En 2009, une première ébauche du scénario de The Last of Us est rejetée en bloc par de nombreuses collaboratrices de Naughty Dog, pour une raison évidente.
Neuf années se sont écoulées entre le premier jet et la commercialisation de The Last of Us. Un laps de temps durant lequel le pitch d'origine, imaginé par Neil Druckmann sur les bancs de la fac, a été discuté, questionné et même rejeté par ses pairs avant de devenir le chef d’œuvre qui a marqué toute une génération. « Chez Naughty Dog, nous considérons l'échec comme quelque chose de positif, admet-t-il. L'idée est d'échouer autant que possible dès le départ car tous ces échecs vous mènent à des solutions. Si nous avions conservé les idées originales, le jeu n'aurait pas été aussi bon ». Pire : le titre, unanimement considéré comme un chef d’œuvre narratif, aurait pu être jugé problématique, voire carrément misogyne. Explications.
Romero et rejet
Tout commence en 2004, lors d'un cours à l'université Carnegie Mellon. Neil Druckmann, qui s'est réorienté vers les technologies du divertissement après avoir passé plusieurs semestres à étudier la criminologie, doit pitcher un concept de jeu. Et pas à n'importe qui. Son correcteur s'appelle George A. Romero, un homme considéré par la critique comme le grand maître du film de zombies. Pour l'impressionner et peut-être obtenir la chance de développer un prototype, l'étudiant conceptualise un jeu de survie où l'on incarne un flic souffrant de problèmes cardiaques et qui protège une jeune fille dans un monde frappé par une pandémie. Le twist ? Quand les soucis de santé du personnage principal refont surface, le joueur a la possibilité de prendre le contrôle de la jeune fille pour lui venir en aide. S'inspirant des mécaniques d'Ico, du personnage de John Hartigan de Sin City (qui souffre lui aussi d’angines de poitrine) et du cadre de la Nuit des morts-vivants, le projet de Druckmann ne tape malheureusement pas dans l’œil du réalisateur. Mais les bases de The Last of Us sont posées.

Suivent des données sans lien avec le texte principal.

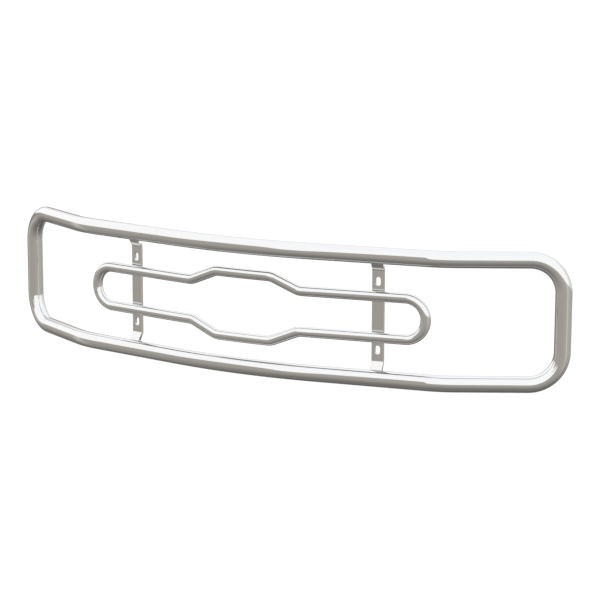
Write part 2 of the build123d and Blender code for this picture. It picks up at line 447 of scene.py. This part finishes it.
MIDDLE_RADIUS = STRAP_BEND_RADIUS + STRAP_THICK / 2
STRAP_MIDDLE = STRAP_SETBACK + STRAP_THICK / 2
BEND_START = STRAP_BEND_HEIGHT - MIDDLE_RADIUS * math.tan(STRAP_LEAN / 2)
BEND_LENGTH = MIDDLE_RADIUS * STRAP_LEAN
BEND_CENTRE = STRAP_MIDDLE - MIDDLE_RADIUS
BEND_CUTS = 10
CUT_TOLERANCE = 1e-7
EDGE_STEPS = 4
SLOT_POINTS = 40


def in_bend(turned, offset):
    """(rearward, up) of a line of the strap, offset behind its middle, some way round the bend."""
    radius = MIDDLE_RADIUS + offset
    return BEND_CENTRE + radius * math.cos(turned), BEND_START + radius * math.sin(turned)


def lean_start(offset):
    """Where that line leaves the bend."""
    return in_bend(STRAP_LEAN, offset)


def along_lean(offset, run):
    """Where that line is some way beyond the bend."""
    x, z = lean_start(offset)
    return x - run * math.sin(STRAP_LEAN), z + run * math.cos(STRAP_LEAN)


def run_to_ring(offset):
    """Length of that line from the bend to the ring's tube."""
    x, z = lean_start(offset)
    z -= RING_HALF_HEIGHT
    along = z * math.cos(STRAP_LEAN) - x * math.sin(STRAP_LEAN)
    return -along - math.sqrt(along**2 - (x**2 + z**2 - RING_RADIUS**2))


FLAT_END = BEND_START + BEND_LENGTH + run_to_ring(0)


def bent(along, offset):
    """(rearward, up) of a point of the flat strap once its ends are bent and coped to the ring."""
    up = math.copysign(1.0, along)
    length = abs(along)
    if length <= BEND_START:
        return STRAP_MIDDLE + offset, along
    turned = min((length - BEND_START) / MIDDLE_RADIUS, STRAP_LEAN)
    if turned < STRAP_LEAN:
        x, z = in_bend(turned, offset)
        return x, up * z
    run = (length - BEND_START - BEND_LENGTH) * run_to_ring(offset) / run_to_ring(0)
    x, z = along_lean(offset, run)
    return x, up * z


def strap_outline(inset):
    """Corner points (along, across) of the flat strap. Only its long edges are eased."""
    half = STRAP_WIDTH / 2 - inset
    return [(-FLAT_END, -half), (FLAT_END, -half), (FLAT_END, half), (-FLAT_END, half)]


def slot_outline(centre, inset):
    """Points (along, across) of a slot's edge. The inset widens it, as its edges are eased too."""
    radius = SLOT_WIDTH / 2 + inset
    straight = (SLOT_LENGTH - SLOT_WIDTH) / 2
    outline = []
    for k in range(SLOT_POINTS):
        a = 2 * math.pi * (k + 0.5) / SLOT_POINTS
        shift = math.copysign(straight, math.cos(a))
        outline.append((centre + shift + radius * math.cos(a), radius * math.sin(a)))
    return outline


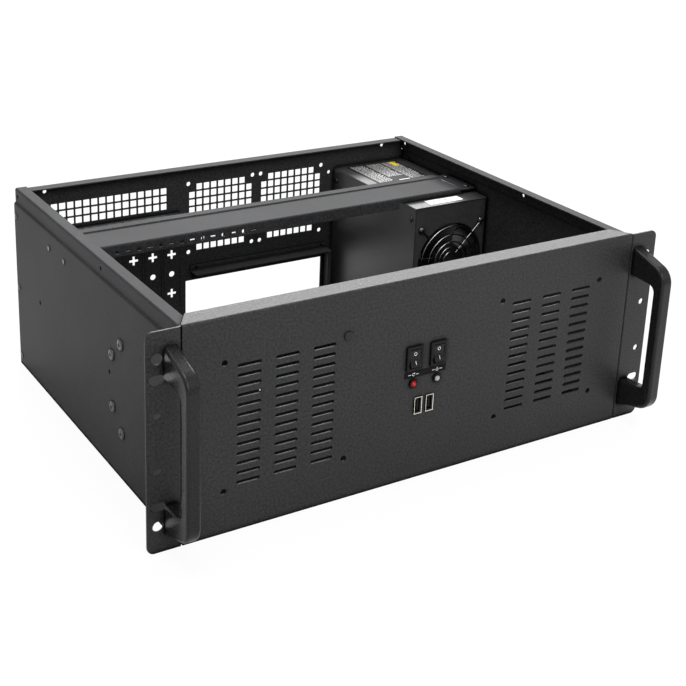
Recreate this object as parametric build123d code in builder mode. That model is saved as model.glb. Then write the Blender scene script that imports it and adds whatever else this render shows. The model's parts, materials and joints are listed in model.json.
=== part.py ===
from build123d import *
import math
import os

# Four-unit rackmount server case with its cover off. Millimetres, +Z up.
# X runs across the front, Y from the front face to the rear, and Z up from the underside.

# Rack standard
RACK_WIDTH = 482.6  # over both ears
EAR_HOLE_EDGE = 8.75  # from each outer edge to its column of holes
RACK_UNIT = 44.45
UNITS = 4
UNIT_HOLES = (6.35, 22.225, 38.1)  # heights of the hole places in one unit
FRONT_HEIGHT = 177.0

# Sheet metal
EAR_REACH = 25.3  # how far each ear stands out from the body
BODY_DEPTH = 350.0
SHEET = 1.2  # body steel
FACE_SHEET = 1.5  # front panel and ears
INNER_BEND = 0.6
BAND_HEIGHT = 14.5  # recessed band along the top of each side wall
BAND_STEP = 1.6  # how far the band is set in, for the cover to lie flush
RIM_WIDTH = 10.5  # inward flange on top of the band
REAR_DROP = 0.8  # the rear panel ends this far below the rims
FRONT_FLANGE = 18.5
REAR_FLANGE = 12.0
LIP = 14.0  # folded edges that join the sheets
REAR_LIP = 8.0  # folded edge of the rear panel on the tray
COVER_HOLE = 3.8
COVER_HOLE_DROP = 7.0  # below the rims
COVER_HOLE_FRONT = 146.0  # first cover hole from the front
COVER_HOLE_REAR = 6.0  # last cover hole from the rear
COVER_HOLE_IN = 16.9  # from the rim's inner edge to the holes in the rear panel
RAIL_HOLE = 4.2
RAIL_HOLES = ((128.0, 87.0), (288.0, 86.0))  # Y and Z
FIT = 0.3  # gap between a piece and the opening that it fits

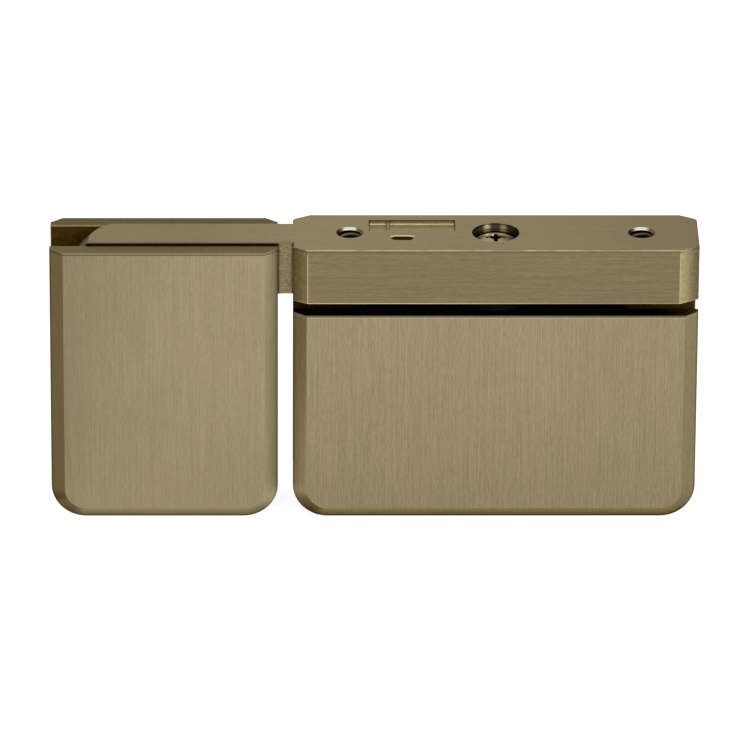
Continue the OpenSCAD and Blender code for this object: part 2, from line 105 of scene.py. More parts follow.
@dataclass
class Graph:
    """A material while it's made: its nodes, and short ways to add what the finishes share.

    Attributes:
        name: the material's name.
        colour: the surface's colour so far.
        rough: its roughness so far.
        material: the material.
        tree: its node tree.
        shader: its Principled shader.
        coordinates: the node that gives the piece's own places and directions.
    """

    name: str
    colour: Value = WHITE
    rough: Value = 1.0
    material: bpy.types.Material = field(init=False)
    tree: bpy.types.NodeTree = field(init=False)
    shader: bpy.types.Node = field(init=False)
    coordinates: bpy.types.Node = field(init=False)

    NOISE_LOW: ClassVar[float] = 0.3
    NOISE_HIGH: ClassVar[float] = 0.7
    EDGE_SAMPLES: ClassVar[int] = 8

    def __post_init__(self) -> None:
        """Makes an empty material with one Principled shader."""
        self.material = bpy.data.materials.new(self.name)
        self.material.use_nodes = True
        self.tree = self.material.node_tree
        self.tree.nodes.clear()
        self.shader = self.node("ShaderNodeBsdfPrincipled")
        self.node("ShaderNodeOutputMaterial", self.shader.outputs["BSDF"])
        self.coordinates = self.node("ShaderNodeTexCoord")

    def put(self, socket: Socket, value: Value) -> None:
        """Links a socket to another one, or sets it.

        Args:
            socket: the socket that is fed.
            value: what feeds it.
        """
        if isinstance(value, Socket):
            self.tree.links.new(value, socket)
        elif socket.type == "RGBA":
            socket.default_value = (*value, 1.0)
        else:
            socket.default_value = value

    def node(self, kind: str, *values: Value) -> bpy.types.Node:
        """Adds a node.

        Args:
            kind: the node's type.
            values: what feeds its first sockets, in their order.

        Returns:
            The node.
        """
        added = self.tree.nodes.new(kind)
        for socket, value in zip(added.inputs, values):
            self.put(socket, value)
        return added

    def finish(self, settings: dict[str, Value]) -> bpy.types.Material:
        """Sets the shader's own sockets.

        Args:
            settings: the values beside the colour and the roughness, by the sockets' names.

        Returns:
            The finished material.
        """
        for name, value in {"Base Color": self.colour, "Roughness": self.rough, **settings}.items():
            self.put(self.shader.inputs[name], value)
        return self.material

    def math(self, operation: str, a: Value, b: Value = 0.0) -> Socket:
        """Adds a Math node.

        Args:
            operation: the node's operation.
            a: first value.
            b: second value.

        Returns:
            The result's socket.
        """
        node = self.node("ShaderNodeMath", a, b)
        node.operation = operation
        return node.outputs[0]

    def times(self, *values: Value) -> Socket:
        """Multiplies values together."""
        return reduce(lambda a, b: self.math("MULTIPLY", a, b), values)

    def apart(self, a: Value, b: Value) -> Socket:
        """How far two values lie apart."""
        return self.math("ABSOLUTE", self.math("SUBTRACT", a, b))

    def reach(self, a: Value, b: Value) -> Socket:
        """Length of a step of a to one side and b to the other."""
        squares = self.math("ADD", self.math("POWER", a, 2.0), self.math("POWER", b, 2.0))
        return self.math("SQRT", squares)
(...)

Il faut attendre cinq ans avant que le projet ne prenne forme au sein d'un studio de développement. Plus précisément Naughty Dog, que Druckmann intègre en tant que développeur dès l'été 2004. En l'espace de quelques années, il gravit les échelons jusqu'à obtenir un rôle majeur dans l'écriture et le design d'Uncharted, l'un des blockbusters maison. Résultat : en 2009, après la sortie du second opus, il est propulsé aux côtés de Bruce Straley à la tête d'une équipe de développeurs dont la mission est de ressusciter une autre licence iconique du studio : Jak and Daxter. Mais la tâche est complexe et ne fédère pas en interne. « On s'est demandé si on ne le faisait pas que pour des raisons marketing, raconte-t-il en 2013. Nous sommes allés voir notre patron et lui avons demandé si nous étions obligés de le faire. Il nous a répondu 'Non, si vous voulez faire autre chose, trouvez autre chose'. »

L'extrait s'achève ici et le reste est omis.